Doesn't executive producer usually just mean "put money in"? There's no creative implications at all!

Small Man Big Horse

Quote from: thenoise on March 27, 2024, 04:00:31 PMWhen scraping the bottom of the VHS horror barrel in the 90s, obscure horror movies would often be advertised based on their tenuous cast/crew connections with better, more famous, films.

'From the executive producer that brought you Pet Semetary'... that sort of thing.

I've seen quite a few "From the co-producer of..." posters like the one below:



It's probably really mean of me but I always think either "Hey, what happened to the other producer, why aren't they involved in this? What's wrong with it?" or "Oh, never produced you only movie before, eh? What makes you think you can this time around?" even though I know logically that being a producer can be a nightmarish and exhausting job.

Bad Ambassador

Executive producers generally find money and resources for projects.

Associate producers find and connect with talent, and it's traditionally a title given to underlings in lieu of a rise.


notjosh



This is definitely not like anything you have ever seen before, no sir.

Who?

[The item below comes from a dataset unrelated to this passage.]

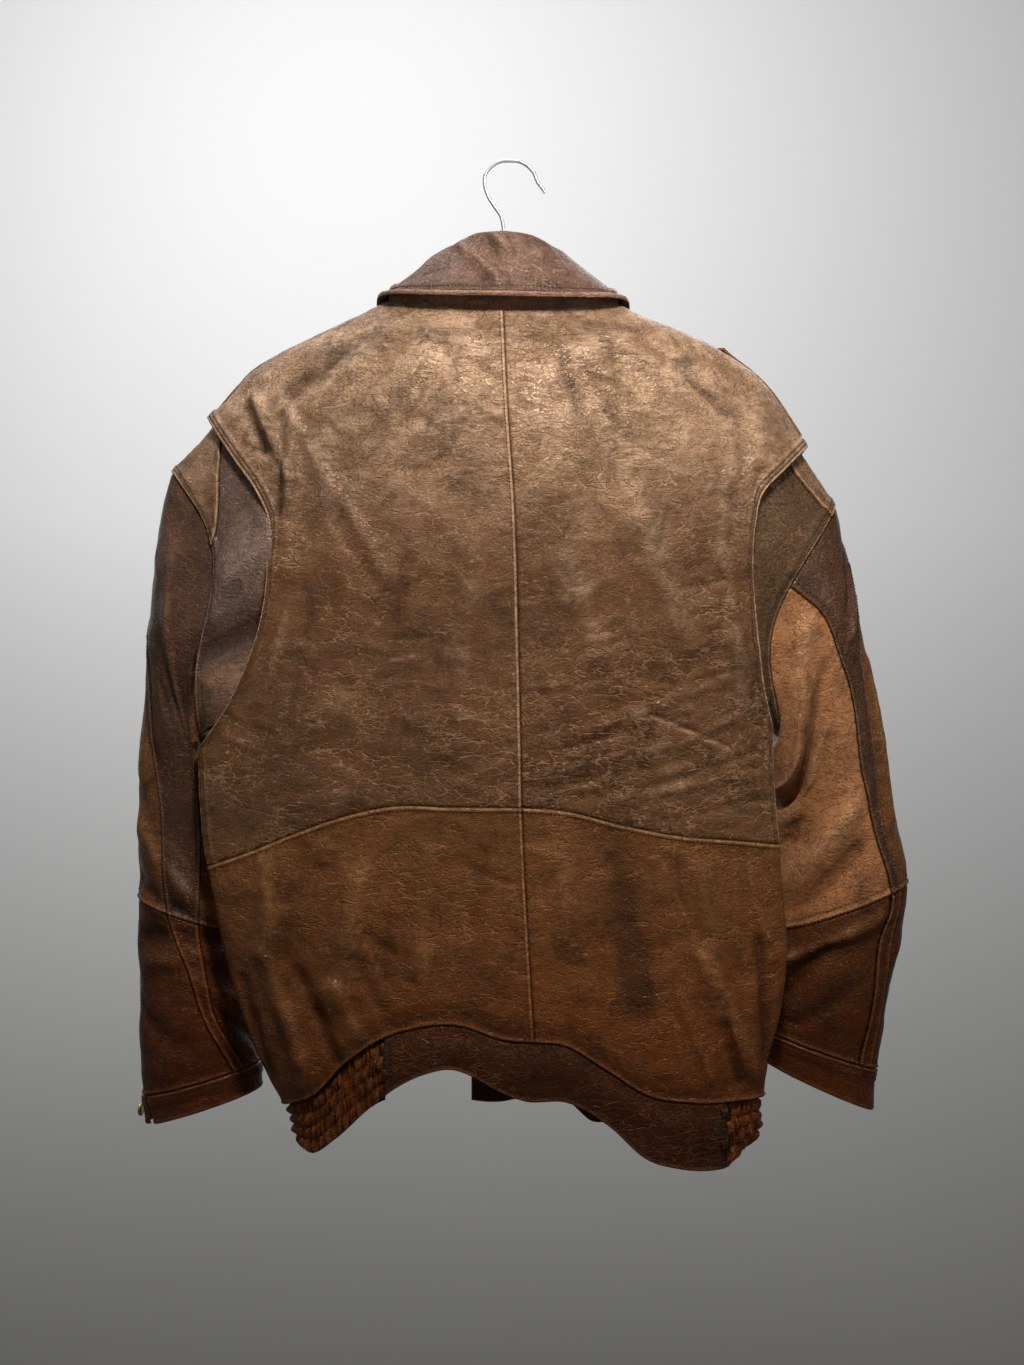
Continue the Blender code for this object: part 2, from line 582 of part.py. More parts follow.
def elastic(side, label):
    columns = 2 * PUCKERS
    points, outs = sampled(lambda t, v: elastic_place(side, t, v), spaced(columns), spaced(BAND_ROWS))
    points[1:-1:2, 1] += outs[1:-1:2, 1] * PUCKER
    points[2:-1:2, 1] -= outs[2:-1:2, 1] * PUCKER
    return wall("waistband_elastic_" + label, "leather_dark", points, outs)


# ---------------------------------------------------------------- the sleeves' surface
sleeve_rows = {side: curve_through([(i, *row) for i, row in enumerate(SLEEVE[side])]) for side in SLEEVE}


def round_sleeve(side, turn, level):
    """A sleeve's surface below its cap seam. A turn of 0 is its outer edge, a quarter its back, a half its inside."""
    outer_x, outer_drop, inner_x, inner_drop, back, front, bow, bow_at = sleeve_rows[side](level)[:8]
    c, s = cos(2 * pi * turn), sin(2 * pi * turn)
    away = (turn - bow_at + 0.5) % 1 - 0.5
    x = (outer_x + inner_x) / 2 + c * (outer_x - inner_x) / 2 - bow * exp(-((away / BOW_REACH[side]) ** 2))
    drop = (outer_drop + inner_drop) / 2 + c * (outer_drop - inner_drop) / 2
    set_back = CAP_SET_BACK * (0.5 - 0.5 * c) * max(0.0, 1 - level / CAP_SET_BACK_LEVELS) ** 2
    return np.array([side * x, (back * s if s > 0 else -front * s) - set_back, -drop])


def near_armpit(turn, reach):
    return exp(-(((turn % 1 - 0.5) / reach) ** 2))


def head_edge(side, turn):
    """The sleeve's head: a loop just under the body's armhole edge, and just over it at the armpit."""
    turn %= 1.0
    face = BACK if turn <= 0.5 else FRONT
    t = 2 * turn if face == BACK else 2 - 2 * turn
    curve = armholes[face, side]
    x, drop = curve(t)
    way = curve(min(t + 0.01, 1)) - curve(max(t - 0.01, 0))
    inward = np.array([-side * way[1], side * way[0]]) / hypot(*way)
    behind = (0.5 + 0.5 * sin(2 * pi * turn)) ** 2 * (1 - near_armpit(turn, 0.10))
    lap = HEAD_LAP_FRONT + (HEAD_LAP_BACK - HEAD_LAP_FRONT) * behind
    x, drop = x + lap * inward[0], drop + lap * inward[1]
    if turn == 0:
        x, drop = side_point(side, SHOULDER_DROP[side] - HEAD_LAP_TOP)
    over = near_armpit(turn, 0.05)
    way = over * np.array([0.0, 0.0, 1.0]) - (1 - over) * body_out(face, x, drop)
    return body_point(face, x, drop) + HEAD_UNDER * way / np.linalg.norm(way)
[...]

From Japan you say? I have literally never heard of them.

Glebe

Quote from: notjosh on March 29, 2024, 04:08:33 PM

Just when you thought it was safe to go back on the beach - Killer Promenade!

Shaxberd



Great artwork, lazy afterthought of a tagline.

Quote from: Shaxberd on April 02, 2024, 11:02:39 AM

Great artwork, lazy afterthought of a tagline.

Only two A's in CRAAZZY? That doesn't sound sufficiently crazy at all. It's barely even zany.

Catalogue Trousers

Plus the original tagline was 'In Space no one can hear you eat ice cream', which is way better.

dissolute ocelot

Quote from: Small Man Big Horse on March 27, 2024, 07:48:14 PMI've seen quite a few "From the co-producer of..." posters like the one below:

Lake Placid was marketed as "From the creator of Ally McBeal and the director of Halloween H2O". Which maybe conveys the fact that it's a horror comedy but still seems bizarrely niche marketing. Especially as it doesn't feature a giant baby killing and eating people.

Glebe

That is indeed a strange demographic!

Small Man Big Horse

Quote from: Glebe on April 04, 2024, 07:50:44 PMThat is indeed a strange demographic!

True, but I think I now might be one of them!